After melting from both sides and a lengthy cool down period (plus a couple of "ouch, where are my gloves" moments) Sacks' iridium was consolidated into a block a little over 2" square and less than 1/2" thick, weighing 1.7 pounds. It's startlingly heavy, distinctly more so than a similar sized tungsten block (which would be about 15% lighter and about 10,000% cheaper). The full melting process ensures that it is very near its theoretical density of 22.6g/cc, unlike common sintered or partially molten samples that may be only 95% of theoretical density.

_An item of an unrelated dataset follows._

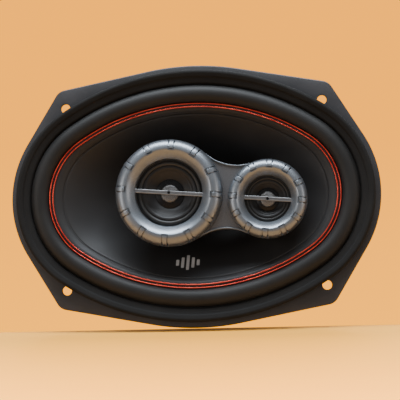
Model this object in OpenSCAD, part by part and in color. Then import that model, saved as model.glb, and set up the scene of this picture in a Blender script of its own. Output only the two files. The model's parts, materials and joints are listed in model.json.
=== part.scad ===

After we got back to New York we decided to pay a visit to another notable lump of iridium, the 34-ton iron meteorite named Ahnighito at the Natural History Museum. Why do I say it's a notable lump of iridium if it's made of iron? Because iron meteorites are unusually high in iridium. In fact the first evidence for a massive meteorite being responsible for the extinction of the dinosaurs was the discovery of an iridium-rich layer at just about the right point in the fossil record.) Here is Sacks holding his iridium up next to Ahnighito, which for comparison contains only about 0.34 pounds of iridium, according to calculations kindly supplied by Joseph Boesenberg, the curator of meteorites:
Ahnighito was part of a larger meteorite, of which a total of 58 tons have actually been found: More may be under the ocean, and the Eskimos of the northwest coast of Greenland had been using the iron for generations as well, reducing the size of the parts that were found. To match Sacks' 1.7 pound lump the original meteorite would have had to weight 170 tons, which it well might have though no one really knows. (Handy rule of thumb if you're thinking of getting into asteroid mining: A typical iron meteorite of this class has about 1/100 of a pound of iridium per ton of iron.)